▶ [EXERCISE GOAL]:
Return the first line, the line containing "strip_angle = 15.7; // [13:0.1:18]", and every line between them, exactly as they stand.

▶ [COLLECTED MATERIAL]:

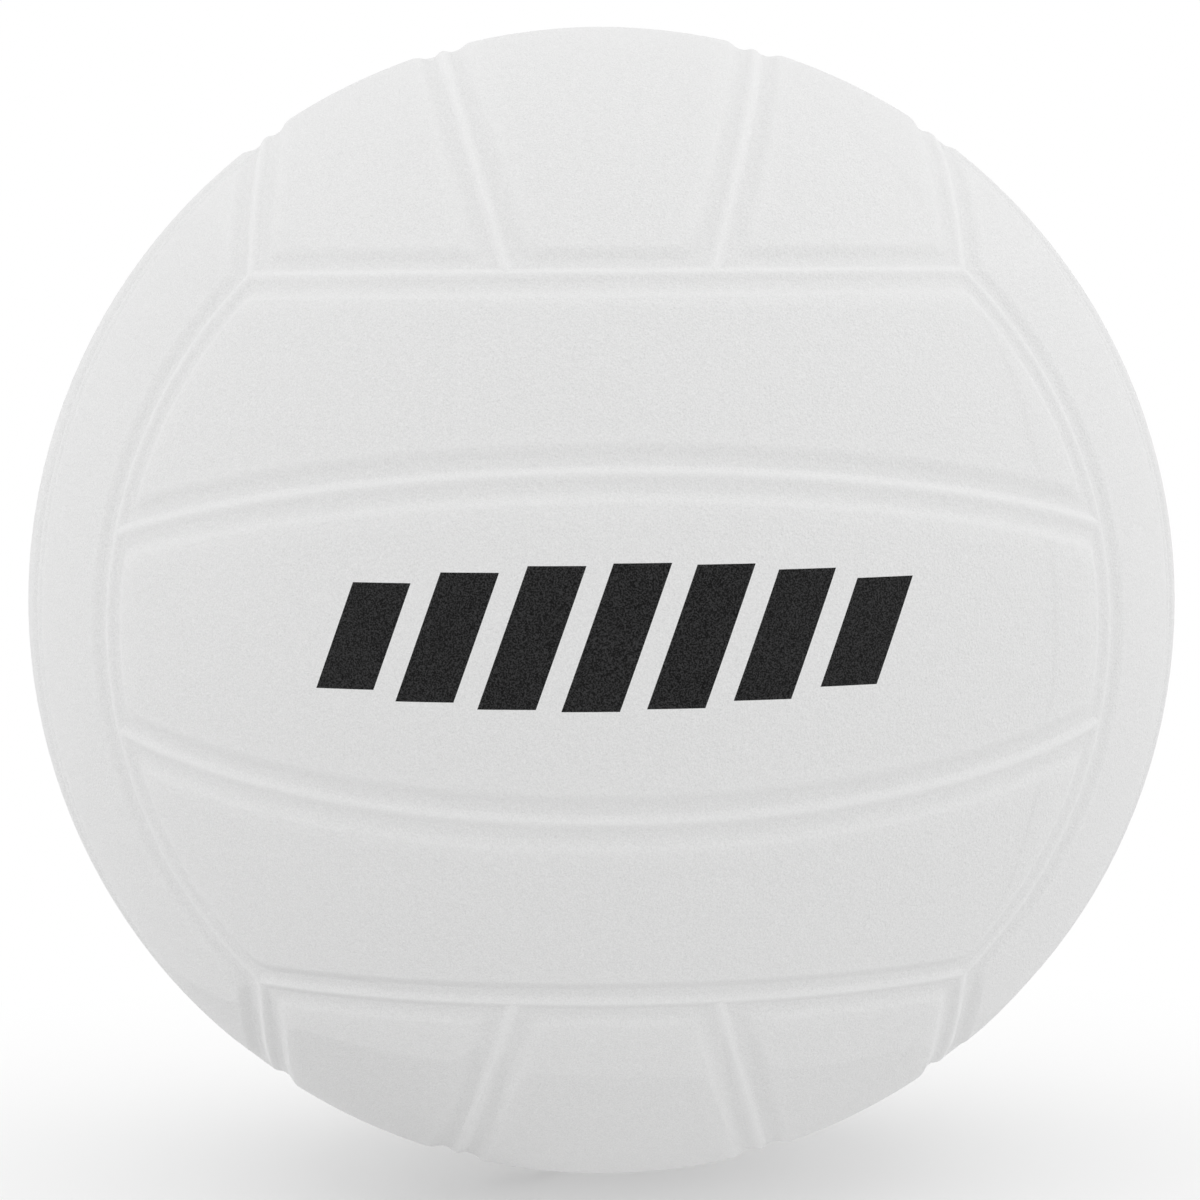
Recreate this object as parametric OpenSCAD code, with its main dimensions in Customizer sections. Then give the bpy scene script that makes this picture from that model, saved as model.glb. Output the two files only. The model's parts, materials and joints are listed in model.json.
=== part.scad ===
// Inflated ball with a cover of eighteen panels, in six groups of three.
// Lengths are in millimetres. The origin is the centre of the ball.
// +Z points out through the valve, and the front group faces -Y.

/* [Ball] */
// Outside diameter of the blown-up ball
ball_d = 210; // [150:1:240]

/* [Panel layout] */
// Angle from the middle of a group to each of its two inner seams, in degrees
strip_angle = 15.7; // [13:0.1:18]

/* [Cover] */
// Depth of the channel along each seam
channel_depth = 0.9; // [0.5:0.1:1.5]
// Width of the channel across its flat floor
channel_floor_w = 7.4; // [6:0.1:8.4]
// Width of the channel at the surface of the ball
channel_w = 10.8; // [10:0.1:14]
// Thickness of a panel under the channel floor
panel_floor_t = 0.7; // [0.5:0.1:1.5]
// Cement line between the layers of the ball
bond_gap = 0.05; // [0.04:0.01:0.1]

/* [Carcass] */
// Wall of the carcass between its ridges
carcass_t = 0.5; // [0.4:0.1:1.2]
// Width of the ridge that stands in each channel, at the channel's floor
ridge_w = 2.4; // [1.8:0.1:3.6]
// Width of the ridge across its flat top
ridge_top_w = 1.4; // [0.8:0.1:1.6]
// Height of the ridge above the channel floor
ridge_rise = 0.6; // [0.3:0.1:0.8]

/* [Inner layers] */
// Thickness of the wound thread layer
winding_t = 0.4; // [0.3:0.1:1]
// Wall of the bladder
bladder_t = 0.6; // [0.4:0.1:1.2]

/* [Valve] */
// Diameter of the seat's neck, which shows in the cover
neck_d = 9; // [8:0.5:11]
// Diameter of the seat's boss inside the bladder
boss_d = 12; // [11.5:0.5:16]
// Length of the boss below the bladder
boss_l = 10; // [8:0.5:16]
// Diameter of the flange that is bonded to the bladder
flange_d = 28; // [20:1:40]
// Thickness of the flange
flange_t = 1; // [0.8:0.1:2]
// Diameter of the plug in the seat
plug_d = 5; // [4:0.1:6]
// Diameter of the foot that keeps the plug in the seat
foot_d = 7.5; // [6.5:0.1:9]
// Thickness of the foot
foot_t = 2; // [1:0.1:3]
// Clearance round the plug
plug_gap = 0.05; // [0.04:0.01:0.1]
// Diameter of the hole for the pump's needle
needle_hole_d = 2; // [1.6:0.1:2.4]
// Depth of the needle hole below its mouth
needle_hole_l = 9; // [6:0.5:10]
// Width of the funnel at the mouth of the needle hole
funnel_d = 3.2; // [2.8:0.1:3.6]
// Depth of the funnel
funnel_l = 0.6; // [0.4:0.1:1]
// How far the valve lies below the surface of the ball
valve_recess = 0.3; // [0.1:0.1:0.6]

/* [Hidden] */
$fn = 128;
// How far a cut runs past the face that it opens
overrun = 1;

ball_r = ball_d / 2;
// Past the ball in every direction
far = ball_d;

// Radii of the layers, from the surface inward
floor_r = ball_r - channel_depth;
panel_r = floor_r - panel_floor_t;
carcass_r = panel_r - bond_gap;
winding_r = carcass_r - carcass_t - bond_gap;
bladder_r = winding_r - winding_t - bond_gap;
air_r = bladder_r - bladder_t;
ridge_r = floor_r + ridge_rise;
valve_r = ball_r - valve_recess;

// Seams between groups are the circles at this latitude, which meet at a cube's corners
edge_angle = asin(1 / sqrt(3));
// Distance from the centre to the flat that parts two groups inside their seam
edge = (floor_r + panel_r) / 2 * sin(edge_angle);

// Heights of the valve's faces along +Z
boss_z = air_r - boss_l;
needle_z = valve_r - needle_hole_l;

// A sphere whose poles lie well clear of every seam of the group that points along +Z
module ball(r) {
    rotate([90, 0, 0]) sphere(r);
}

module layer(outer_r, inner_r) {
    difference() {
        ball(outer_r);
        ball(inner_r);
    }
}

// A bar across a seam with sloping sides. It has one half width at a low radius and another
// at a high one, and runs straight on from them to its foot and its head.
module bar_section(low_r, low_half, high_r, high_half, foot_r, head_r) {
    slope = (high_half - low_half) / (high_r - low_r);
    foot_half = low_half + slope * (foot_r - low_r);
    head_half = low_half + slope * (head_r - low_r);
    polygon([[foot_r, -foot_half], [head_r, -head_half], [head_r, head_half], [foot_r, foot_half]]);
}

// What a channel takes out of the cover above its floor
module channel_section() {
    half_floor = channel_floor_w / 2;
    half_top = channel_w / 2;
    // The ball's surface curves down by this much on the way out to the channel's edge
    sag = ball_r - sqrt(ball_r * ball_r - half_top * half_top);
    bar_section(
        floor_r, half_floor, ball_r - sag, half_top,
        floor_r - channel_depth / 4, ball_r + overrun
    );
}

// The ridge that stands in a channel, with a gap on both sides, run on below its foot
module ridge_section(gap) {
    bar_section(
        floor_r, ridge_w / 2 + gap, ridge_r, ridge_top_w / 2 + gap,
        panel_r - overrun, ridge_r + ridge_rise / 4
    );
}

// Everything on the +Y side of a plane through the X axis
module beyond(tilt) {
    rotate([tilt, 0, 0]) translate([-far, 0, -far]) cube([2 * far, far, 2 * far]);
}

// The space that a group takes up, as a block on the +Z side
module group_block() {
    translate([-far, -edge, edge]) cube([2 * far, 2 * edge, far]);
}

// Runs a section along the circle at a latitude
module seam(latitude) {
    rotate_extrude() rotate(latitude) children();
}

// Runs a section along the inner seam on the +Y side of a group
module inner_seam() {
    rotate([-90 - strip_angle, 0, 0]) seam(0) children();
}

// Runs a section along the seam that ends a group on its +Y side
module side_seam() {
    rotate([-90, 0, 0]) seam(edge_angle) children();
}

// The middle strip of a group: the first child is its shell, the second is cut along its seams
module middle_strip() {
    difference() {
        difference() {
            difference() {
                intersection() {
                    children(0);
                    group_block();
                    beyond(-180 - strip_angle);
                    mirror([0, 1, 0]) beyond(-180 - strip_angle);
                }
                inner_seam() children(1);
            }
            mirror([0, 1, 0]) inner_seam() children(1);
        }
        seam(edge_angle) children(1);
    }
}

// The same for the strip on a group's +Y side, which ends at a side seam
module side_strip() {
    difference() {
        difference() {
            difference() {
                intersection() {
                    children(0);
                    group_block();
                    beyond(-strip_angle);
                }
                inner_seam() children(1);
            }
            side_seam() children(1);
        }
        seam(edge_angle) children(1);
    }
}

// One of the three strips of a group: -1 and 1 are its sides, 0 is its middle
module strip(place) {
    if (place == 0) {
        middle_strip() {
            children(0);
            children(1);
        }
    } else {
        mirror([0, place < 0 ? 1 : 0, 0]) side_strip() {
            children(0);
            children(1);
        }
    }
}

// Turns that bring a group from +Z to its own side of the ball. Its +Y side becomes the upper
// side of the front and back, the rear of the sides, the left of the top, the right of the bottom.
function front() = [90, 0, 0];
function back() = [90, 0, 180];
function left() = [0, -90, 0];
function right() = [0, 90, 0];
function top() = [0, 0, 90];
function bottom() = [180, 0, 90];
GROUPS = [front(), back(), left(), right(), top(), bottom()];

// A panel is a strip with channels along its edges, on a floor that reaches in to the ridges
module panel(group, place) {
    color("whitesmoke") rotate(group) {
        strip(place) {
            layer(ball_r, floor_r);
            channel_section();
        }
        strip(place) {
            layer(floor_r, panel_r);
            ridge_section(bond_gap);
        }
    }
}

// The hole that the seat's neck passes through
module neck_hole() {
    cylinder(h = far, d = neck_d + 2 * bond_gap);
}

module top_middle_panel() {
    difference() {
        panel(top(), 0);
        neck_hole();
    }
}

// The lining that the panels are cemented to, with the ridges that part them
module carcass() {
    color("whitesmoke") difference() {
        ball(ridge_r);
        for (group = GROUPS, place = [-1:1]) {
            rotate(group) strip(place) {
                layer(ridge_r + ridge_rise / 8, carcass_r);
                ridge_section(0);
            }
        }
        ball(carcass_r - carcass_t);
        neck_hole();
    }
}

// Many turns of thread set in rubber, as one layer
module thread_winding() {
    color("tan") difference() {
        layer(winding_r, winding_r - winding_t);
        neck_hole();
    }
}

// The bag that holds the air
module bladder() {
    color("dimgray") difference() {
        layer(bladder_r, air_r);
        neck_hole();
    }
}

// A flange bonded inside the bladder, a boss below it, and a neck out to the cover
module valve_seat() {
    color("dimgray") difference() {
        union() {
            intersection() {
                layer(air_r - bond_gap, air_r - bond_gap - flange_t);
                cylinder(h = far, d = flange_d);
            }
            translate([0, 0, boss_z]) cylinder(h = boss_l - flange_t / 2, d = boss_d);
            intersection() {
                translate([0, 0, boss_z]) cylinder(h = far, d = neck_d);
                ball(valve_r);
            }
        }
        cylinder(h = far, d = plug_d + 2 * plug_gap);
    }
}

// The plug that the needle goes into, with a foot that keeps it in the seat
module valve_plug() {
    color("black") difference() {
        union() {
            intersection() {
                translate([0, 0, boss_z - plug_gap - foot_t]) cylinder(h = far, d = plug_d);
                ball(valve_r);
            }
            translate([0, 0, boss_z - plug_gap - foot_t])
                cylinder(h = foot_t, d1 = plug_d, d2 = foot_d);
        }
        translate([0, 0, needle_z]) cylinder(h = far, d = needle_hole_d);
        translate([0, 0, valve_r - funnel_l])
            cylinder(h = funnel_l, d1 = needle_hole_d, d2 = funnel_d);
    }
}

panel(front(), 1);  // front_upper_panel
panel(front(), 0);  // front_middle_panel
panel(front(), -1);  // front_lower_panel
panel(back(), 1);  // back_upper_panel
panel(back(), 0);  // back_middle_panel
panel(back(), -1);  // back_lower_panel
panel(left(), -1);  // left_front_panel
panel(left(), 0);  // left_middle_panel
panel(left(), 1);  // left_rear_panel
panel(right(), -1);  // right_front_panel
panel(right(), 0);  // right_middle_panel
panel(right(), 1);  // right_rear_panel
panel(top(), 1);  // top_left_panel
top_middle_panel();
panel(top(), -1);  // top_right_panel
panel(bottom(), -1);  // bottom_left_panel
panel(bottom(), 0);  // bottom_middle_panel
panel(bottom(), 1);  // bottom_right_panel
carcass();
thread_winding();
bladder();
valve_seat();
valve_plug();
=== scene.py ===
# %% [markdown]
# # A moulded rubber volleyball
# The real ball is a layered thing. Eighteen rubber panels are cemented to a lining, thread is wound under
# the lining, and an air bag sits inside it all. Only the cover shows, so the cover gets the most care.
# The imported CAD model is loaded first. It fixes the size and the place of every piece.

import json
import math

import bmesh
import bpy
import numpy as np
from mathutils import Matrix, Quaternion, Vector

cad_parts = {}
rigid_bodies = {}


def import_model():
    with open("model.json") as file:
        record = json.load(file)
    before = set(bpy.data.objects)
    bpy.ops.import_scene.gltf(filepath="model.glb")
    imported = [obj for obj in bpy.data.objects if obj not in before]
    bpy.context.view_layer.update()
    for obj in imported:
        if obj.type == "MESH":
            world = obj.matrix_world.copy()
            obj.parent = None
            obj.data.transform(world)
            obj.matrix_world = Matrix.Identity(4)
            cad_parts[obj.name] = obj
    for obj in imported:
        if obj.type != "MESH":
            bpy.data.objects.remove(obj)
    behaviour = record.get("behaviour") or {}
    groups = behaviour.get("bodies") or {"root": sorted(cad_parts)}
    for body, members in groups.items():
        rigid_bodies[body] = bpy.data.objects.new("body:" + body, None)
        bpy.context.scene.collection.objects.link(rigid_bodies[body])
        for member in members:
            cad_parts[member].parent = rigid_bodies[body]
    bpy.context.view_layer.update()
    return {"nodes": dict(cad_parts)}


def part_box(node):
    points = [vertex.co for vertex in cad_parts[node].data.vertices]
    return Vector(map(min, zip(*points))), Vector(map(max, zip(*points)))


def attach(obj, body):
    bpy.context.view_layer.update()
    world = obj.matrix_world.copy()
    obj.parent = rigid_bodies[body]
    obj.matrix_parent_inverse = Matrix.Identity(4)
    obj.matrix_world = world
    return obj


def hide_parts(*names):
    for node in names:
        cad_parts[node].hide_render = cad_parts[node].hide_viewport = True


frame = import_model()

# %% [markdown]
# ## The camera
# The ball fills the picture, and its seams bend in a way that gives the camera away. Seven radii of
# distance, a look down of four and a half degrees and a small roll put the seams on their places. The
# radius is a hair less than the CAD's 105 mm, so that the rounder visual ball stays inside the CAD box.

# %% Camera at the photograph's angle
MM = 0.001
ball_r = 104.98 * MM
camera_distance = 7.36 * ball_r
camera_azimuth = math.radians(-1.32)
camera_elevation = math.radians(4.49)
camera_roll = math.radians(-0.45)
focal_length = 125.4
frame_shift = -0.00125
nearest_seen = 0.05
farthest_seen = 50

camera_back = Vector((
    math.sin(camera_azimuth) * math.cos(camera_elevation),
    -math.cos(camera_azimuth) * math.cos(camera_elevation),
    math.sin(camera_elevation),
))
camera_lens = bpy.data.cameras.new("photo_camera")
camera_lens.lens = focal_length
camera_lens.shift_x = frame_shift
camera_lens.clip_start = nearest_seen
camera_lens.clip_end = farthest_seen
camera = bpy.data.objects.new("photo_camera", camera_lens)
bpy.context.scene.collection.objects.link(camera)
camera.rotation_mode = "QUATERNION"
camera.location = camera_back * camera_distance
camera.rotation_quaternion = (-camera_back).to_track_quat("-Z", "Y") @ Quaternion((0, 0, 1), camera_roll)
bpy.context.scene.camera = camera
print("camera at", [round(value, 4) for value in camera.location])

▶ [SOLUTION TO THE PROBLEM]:
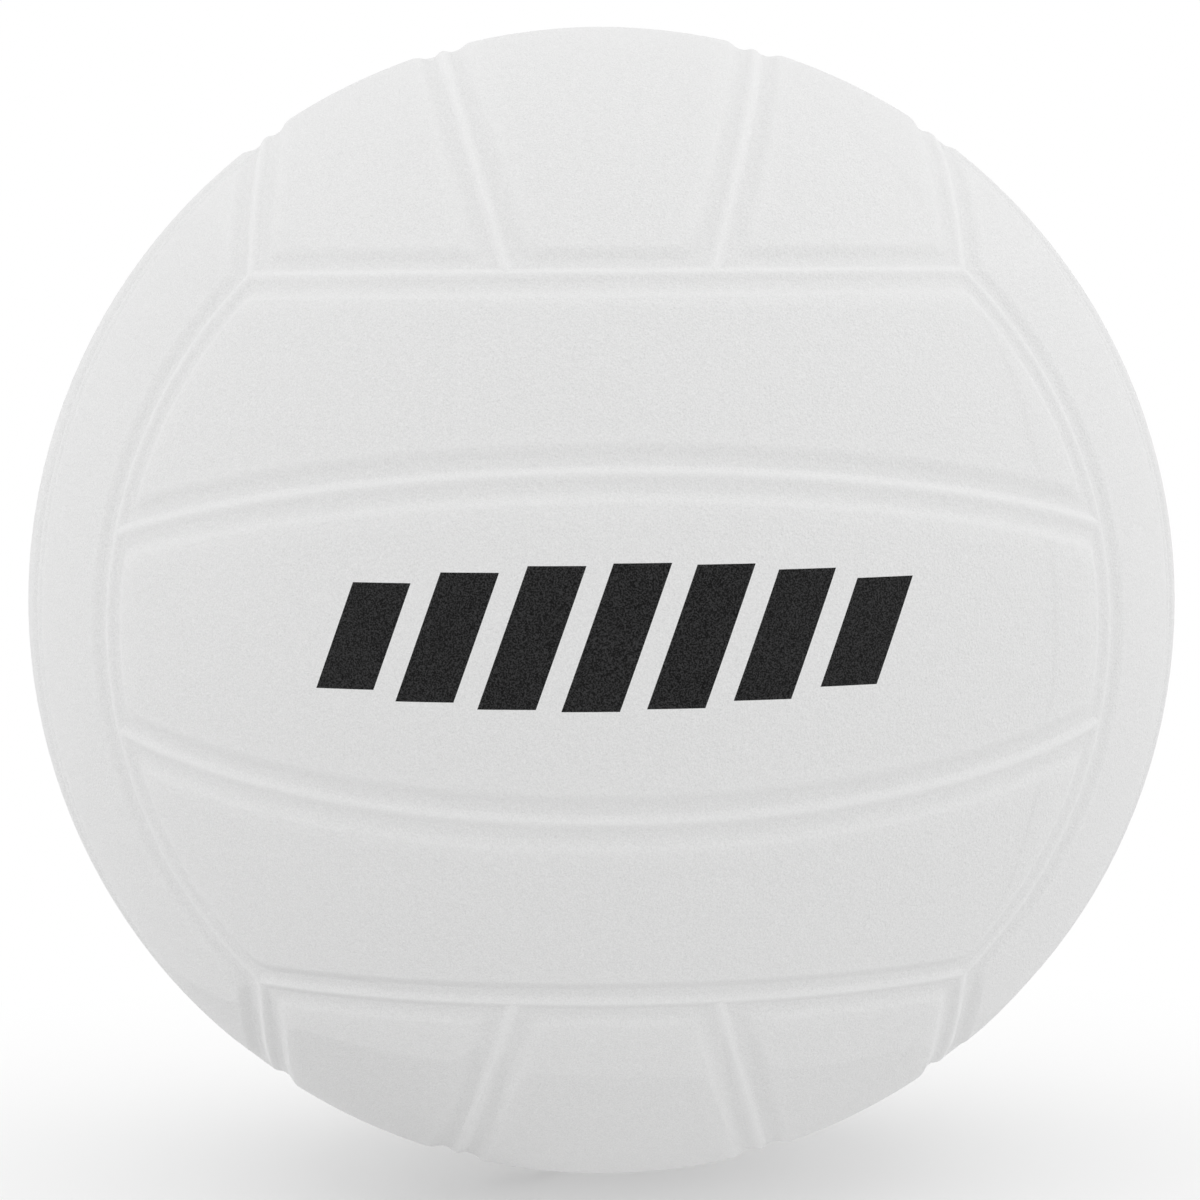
Recreate this object as parametric OpenSCAD code, with its main dimensions in Customizer sections. Then give the bpy scene script that makes this picture from that model, saved as model.glb. Output the two files only. The model's parts, materials and joints are listed in model.json.
=== part.scad ===
// Inflated ball with a cover of eighteen panels, in six groups of three.
// Lengths are in millimetres. The origin is the centre of the ball.
// +Z points out through the valve, and the front group faces -Y.

/* [Ball] */
// Outside diameter of the blown-up ball
ball_d = 210; // [150:1:240]

/* [Panel layout] */
// Angle from the middle of a group to each of its two inner seams, in degrees
strip_angle = 15.7; // [13:0.1:18]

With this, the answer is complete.